▼▼▼

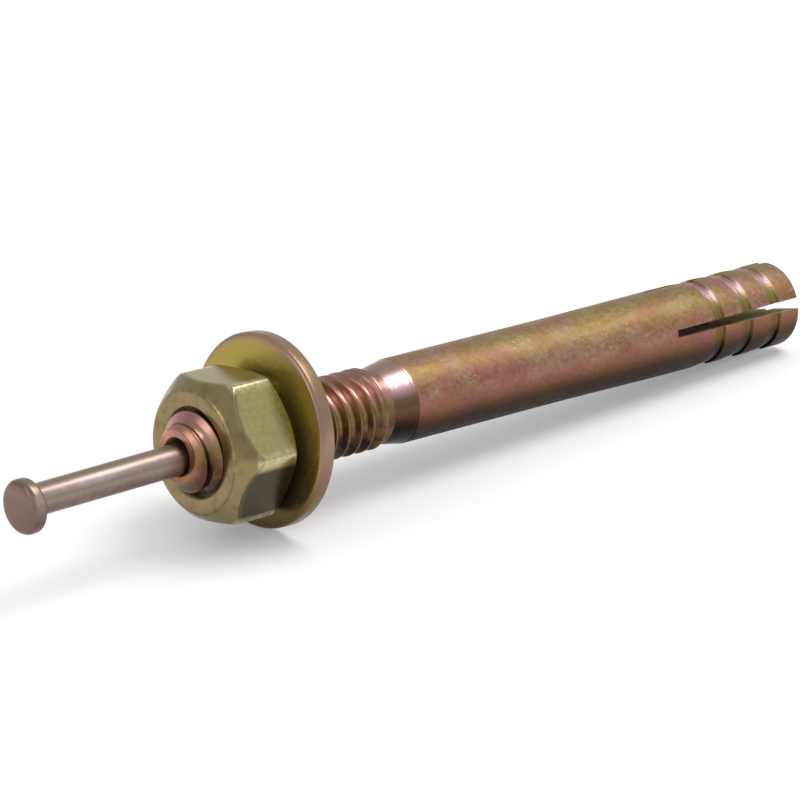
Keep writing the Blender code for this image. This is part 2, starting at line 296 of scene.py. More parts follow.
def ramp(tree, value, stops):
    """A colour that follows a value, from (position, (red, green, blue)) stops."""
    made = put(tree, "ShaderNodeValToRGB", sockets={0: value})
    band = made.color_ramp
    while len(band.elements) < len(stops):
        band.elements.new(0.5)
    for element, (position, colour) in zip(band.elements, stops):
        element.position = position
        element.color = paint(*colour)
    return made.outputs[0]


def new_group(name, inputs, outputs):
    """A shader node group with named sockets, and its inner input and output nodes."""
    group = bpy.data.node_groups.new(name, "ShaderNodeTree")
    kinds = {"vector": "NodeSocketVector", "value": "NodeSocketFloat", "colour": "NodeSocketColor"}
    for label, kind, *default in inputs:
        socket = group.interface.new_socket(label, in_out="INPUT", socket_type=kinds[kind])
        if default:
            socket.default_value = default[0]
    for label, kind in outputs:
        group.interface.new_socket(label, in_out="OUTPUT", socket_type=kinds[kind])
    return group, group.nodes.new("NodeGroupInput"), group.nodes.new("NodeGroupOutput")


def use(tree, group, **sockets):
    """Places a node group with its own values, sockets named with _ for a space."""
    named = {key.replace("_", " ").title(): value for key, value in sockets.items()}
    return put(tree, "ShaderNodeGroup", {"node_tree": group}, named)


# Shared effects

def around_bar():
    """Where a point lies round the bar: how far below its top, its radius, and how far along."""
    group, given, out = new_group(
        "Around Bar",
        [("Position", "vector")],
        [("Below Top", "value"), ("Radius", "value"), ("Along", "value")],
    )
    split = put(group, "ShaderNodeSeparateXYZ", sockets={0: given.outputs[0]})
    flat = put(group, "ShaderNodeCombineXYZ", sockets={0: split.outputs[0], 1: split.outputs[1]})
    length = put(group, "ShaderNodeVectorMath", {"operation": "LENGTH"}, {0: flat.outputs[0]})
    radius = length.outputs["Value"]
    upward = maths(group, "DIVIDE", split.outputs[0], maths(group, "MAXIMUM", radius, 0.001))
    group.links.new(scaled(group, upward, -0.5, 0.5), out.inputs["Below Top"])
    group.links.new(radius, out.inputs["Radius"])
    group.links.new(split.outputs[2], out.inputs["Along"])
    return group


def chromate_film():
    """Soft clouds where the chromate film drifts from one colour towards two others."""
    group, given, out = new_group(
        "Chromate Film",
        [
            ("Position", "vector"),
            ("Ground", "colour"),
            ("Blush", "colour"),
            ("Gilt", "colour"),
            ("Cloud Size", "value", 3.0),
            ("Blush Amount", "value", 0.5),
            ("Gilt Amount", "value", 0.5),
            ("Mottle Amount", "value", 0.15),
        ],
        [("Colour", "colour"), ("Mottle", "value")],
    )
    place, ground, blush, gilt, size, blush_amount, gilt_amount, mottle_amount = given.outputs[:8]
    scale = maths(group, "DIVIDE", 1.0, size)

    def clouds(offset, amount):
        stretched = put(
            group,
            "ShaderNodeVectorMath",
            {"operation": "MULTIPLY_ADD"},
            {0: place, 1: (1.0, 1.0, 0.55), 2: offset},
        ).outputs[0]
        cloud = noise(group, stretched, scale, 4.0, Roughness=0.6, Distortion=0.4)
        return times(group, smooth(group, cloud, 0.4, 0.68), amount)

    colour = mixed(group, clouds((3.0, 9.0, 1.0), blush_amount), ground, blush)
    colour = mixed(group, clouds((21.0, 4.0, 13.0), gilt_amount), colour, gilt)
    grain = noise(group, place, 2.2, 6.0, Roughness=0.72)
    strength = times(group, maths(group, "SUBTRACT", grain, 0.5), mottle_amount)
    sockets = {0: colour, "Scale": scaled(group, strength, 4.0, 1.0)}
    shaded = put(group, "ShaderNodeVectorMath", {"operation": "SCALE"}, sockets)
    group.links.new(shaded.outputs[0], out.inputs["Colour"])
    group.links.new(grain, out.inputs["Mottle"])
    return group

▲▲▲

All lines from the beginning of the material above through the one with "# Shared effects" need to be returned exactly; please return those and only those.

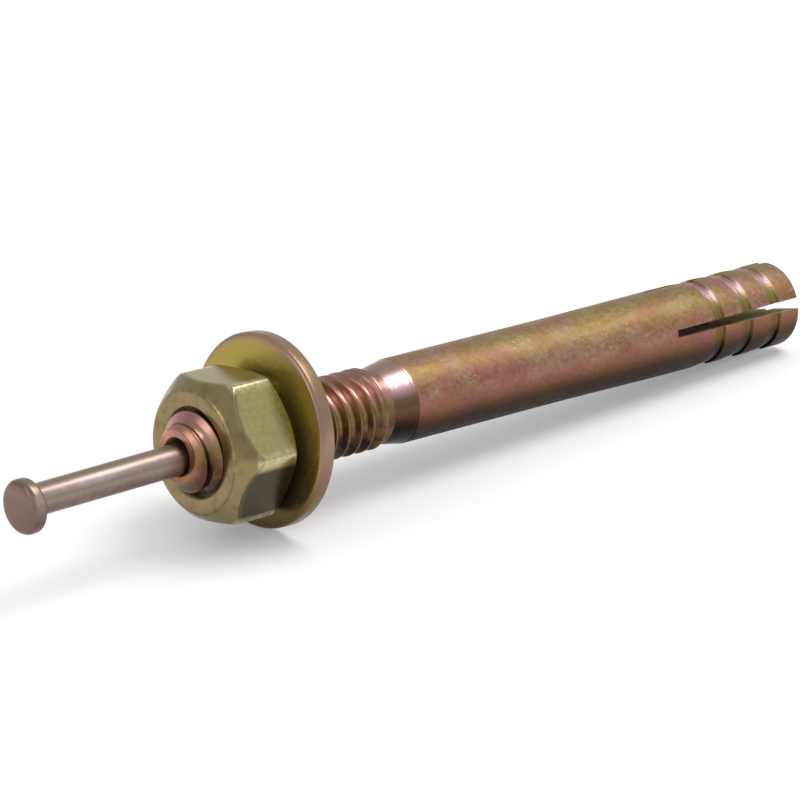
Keep writing the Blender code for this image. This is part 2, starting at line 296 of scene.py. More parts follow.
def ramp(tree, value, stops):
    """A colour that follows a value, from (position, (red, green, blue)) stops."""
    made = put(tree, "ShaderNodeValToRGB", sockets={0: value})
    band = made.color_ramp
    while len(band.elements) < len(stops):
        band.elements.new(0.5)
    for element, (position, colour) in zip(band.elements, stops):
        element.position = position
        element.color = paint(*colour)
    return made.outputs[0]


def new_group(name, inputs, outputs):
    """A shader node group with named sockets, and its inner input and output nodes."""
    group = bpy.data.node_groups.new(name, "ShaderNodeTree")
    kinds = {"vector": "NodeSocketVector", "value": "NodeSocketFloat", "colour": "NodeSocketColor"}
    for label, kind, *default in inputs:
        socket = group.interface.new_socket(label, in_out="INPUT", socket_type=kinds[kind])
        if default:
            socket.default_value = default[0]
    for label, kind in outputs:
        group.interface.new_socket(label, in_out="OUTPUT", socket_type=kinds[kind])
    return group, group.nodes.new("NodeGroupInput"), group.nodes.new("NodeGroupOutput")


def use(tree, group, **sockets):
    """Places a node group with its own values, sockets named with _ for a space."""
    named = {key.replace("_", " ").title(): value for key, value in sockets.items()}
    return put(tree, "ShaderNodeGroup", {"node_tree": group}, named)


# Shared effects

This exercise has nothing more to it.